The mosque sparked an outcry across Germany and beyond this summer when Sheikh Abu Bilal Ismail, a visiting preacher from Denmark, called on his listeners to "destroy the Zionist Jews" in a speech. Berlin’s public prosecutor has launched a preliminary investigation into whether Ismail can be charged with incitement.

Kamouss isn’t deterred. He says he would preach his moderate message anywhere that would have him. "If I’m invited to speak in a bar, I would speak in a bar, even where people are drinking," he said.

Yet just weeks after the controversy surrounding the talk show, Kamouss announced on Facebook that he would no longer hold his usual Sunday lectures at al-Nur because the mosque’s board had decided to sever ties.

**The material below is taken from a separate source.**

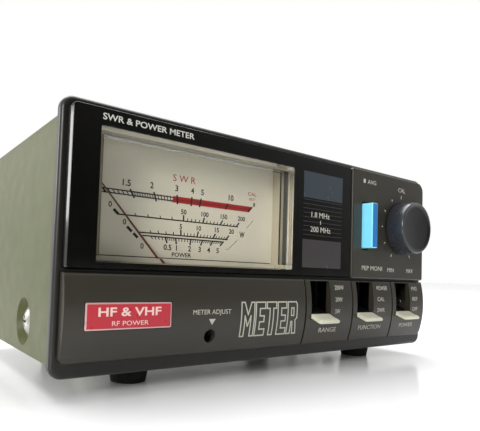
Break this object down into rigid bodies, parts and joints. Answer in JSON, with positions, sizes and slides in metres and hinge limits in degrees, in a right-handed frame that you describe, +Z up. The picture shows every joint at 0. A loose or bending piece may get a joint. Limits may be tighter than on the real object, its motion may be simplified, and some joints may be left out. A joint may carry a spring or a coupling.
{
  "type": "swr and power meter",
  "caption": "Desk-top SWR and power meter: steel case, moulded front with a moving-coil meter, lever switches, push button, calibration knob and rear coaxial sockets.",
  "frame": {"origin": "middle of the footprint on the table, at the underside of the feet", "axes": "+X to the right seen from the front, +Y from the front panel to the sockets, +Z up"},
  "size_m": [0.148, 0.1022, 0.0695],
  "materials": {
    "front_plastic": "fine satin texture",
    "plate_gloss": "polished",
    "badge_red": "satin print with a pale border",
    "cover_paint": "satin paint",
    "chassis_steel": "zinc plated",
    "coupler_tin": "tinned",
    "screw_steel": "nickel plated",
    "foot_rubber": "matt",
    "window_clear": "clear acrylic",
    "meter_plastic": "satin beige",
    "scale_print": "matt print",
    "pointer_paint": "painted",
    "coil_copper": "enamelled wire",
    "magnet_iron": "dark grey",
    "brass_parts": "bright",
    "adjuster_steel": "turned",
    "lamp_glass": "warm glass",
    "knob_plastic": "satin with a thin light rim",
    "shaft_metal": "turned",
    "nut_chrome": "bright",
    "button_blue": "translucent blue",
    "switch_black": "moulded",
    "lever_ivory": "satin ivory",
    "pin_steel": "ground",
    "board_green": "solder mask",
    "board_blue": "moulded",
    "line_copper": "copper",
    "ferrite": "matt ferrite",
    "socket_nickel": "nickel plated",
    "insulator_white": "white resin",
    "contact_gold": "plated brass",
    "jack_black": "moulded"
  },
  "bodies": {
    "housing": {"front_panel": "front_plastic", "window_plate": "plate_gloss", "badge": "badge_red", "top_cover": "cover_paint", "chassis": "chassis_steel", "rear_panel": "chassis_steel", "front_screws": "screw_steel", "cover_screws": "screw_steel", "foot_front_left": "foot_rubber", "foot_front_right": "foot_rubber", "foot_rear_left": "foot_rubber", "foot_rear_right": "foot_rubber", "foot_screws": "screw_steel", "meter_cover": "window_clear", "meter_case": "meter_plastic", "scale_plate": "scale_print", "meter_core": "magnet_iron", "meter_magnet": "magnet_iron", "front_bridge": "brass_parts", "rear_bridge": "brass_parts", "hairsprings": "brass_parts", "meter_terminals": "brass_parts", "meter_lamps": "lamp_glass", "cal_pot": "shaft_metal", "pot_nut": "nut_chrome", "button_switch": "switch_black", "range_switch": "switch_black", "function_switch": "switch_black", "power_switch": "switch_black", "lever_pins": "pin_steel", "switch_board": "board_green", "main_board": "board_green", "board_parts": "board_blue", "board_link": "switch_black", "board_spacers": "brass_parts", "board_screws": "screw_steel", "coupler_box": "coupler_tin", "coupler_line": "line_copper", "coupler_core": "ferrite", "tx_flange": "socket_nickel", "tx_barrel": "socket_nickel", "tx_insulator": "insulator_white", "tx_contact": "contact_gold", "ant_flange": "socket_nickel", "ant_barrel": "socket_nickel", "ant_insulator": "insulator_white", "ant_contact": "contact_gold", "socket_screws": "screw_steel", "socket_nuts": "screw_steel", "dc_jack": "jack_black", "dc_jack_nut": "nut_chrome"},
    "needle": {"pointer": "pointer_paint", "moving_coil": "coil_copper"},
    "adjuster": {"zero_adjuster": "adjuster_steel"},
    "knob": {"cal_knob": "knob_plastic", "pot_shaft": "shaft_metal"},
    "button": {"moni_button": "button_blue"},
    "range_paddle": {"range_lever": "lever_ivory"},
    "function_paddle": {"function_lever": "lever_ivory"},
    "power_paddle": {"power_lever": "lever_ivory"}
  },
  "joints": [
    {"name": "needle_swing", "type": "hinge", "parent": "housing", "child": "needle", "pos_m": [-0.0353, -0.03505, 0.0234], "axis": [0, 1, 0], "range_deg": [0, 86], "stiffness_Nm_per_rad": 0.00003, "springref_deg": -17.19},
    {"name": "zero_adjust_turn", "type": "hinge", "parent": "housing", "child": "adjuster", "pos_m": [-0.0322, -0.0377, 0.0128], "axis": [0, 1, 0], "range_deg": [-30, 30]},
    {"name": "cal_knob_turn", "type": "hinge", "parent": "housing", "child": "knob", "pos_m": [0.0558, -0.0477, 0.0486], "axis": [0, 1, 0], "range_deg": [-150, 150]},
    {"name": "moni_button_press", "type": "slide", "parent": "housing", "child": "button", "axis": [0, 1, 0], "range_m": [0, 0.003], "stiffness_N_per_m": 300, "springref_m": -0.002},
    {"name": "range_lever_tilt", "type": "hinge", "parent": "housing", "child": "range_paddle", "pos_m": [0.0114, -0.0291, 0.023], "axis": [-1, 0, 0], "range_deg": [0, 32]},
    {"name": "function_lever_tilt", "type": "hinge", "parent": "housing", "child": "function_paddle", "pos_m": [0.0344, -0.0291, 0.023], "axis": [-1, 0, 0], "range_deg": [0, 32]},
    {"name": "power_lever_tilt", "type": "hinge", "parent": "housing", "child": "power_paddle", "pos_m": [0.0574, -0.0291, 0.023], "axis": [-1, 0, 0], "range_deg": [0, 32]}
  ]
}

The mosque’s management did not respond to repeated requests for comment about this decision in time for the publication of this article. Whether it cut ties with Kamouss due to the negative publicity his presence caused, or because the preacher’s message was too moderate for more hard-line Islamists there, is unclear.

Still, Salafists are in the public eye like never before. Pop-star converts like Pierre Vogel and Sven Lau have mass followings — and are under federal police watch for disseminating hate propaganda. Images of Cuspert fighting in Syria have flooded the Internet — recently, he showed up in a video holding a severed head. He has repeatedly called on German Muslims to join the cause.

Kamouss warns against ersatz preachers hawking half-baked interpretations of the Quran.

"They can speak well; they’re gifted with words; they have a great HD camera, and — poof! — they’re imams," he admonished his audience at Bilal Mosque last month. "That’s very dangerous. Their message is poisoned, full of mistakes."

Yet some 450 Germans are now fighting in Syria and Iraq for the Islamic State, according to government officials. And in Germany’s most disadvantaged neighborhoods, radical Islam is quietly taking root. In Neukölln, for example, unemployment stands at 24 percent, and lawmakers complain that the large Turkish and Arab communities are building parallel societies, instead of integrating into German society.

Kamouss blames Islamophobia for marginalizing Muslim communities, describing it as a "poison" spreading across Europe. But he says his way with words and easy smile actually work against him. Germans tend to avoid charisma in their public figures — think of dowdy Chancellor Angela Merkel — because it is a stark reminder of how the power to win over hearts and minds can be manipulated.

"Hitler was charismatic; he was good with words. Hitler was convincing. The Germans don’t feel comfortable with that style," he said. "But they forget that I’m Moroccan, with those virtues, and I have to be true to myself. But I hope, with time, they can learn to stand me."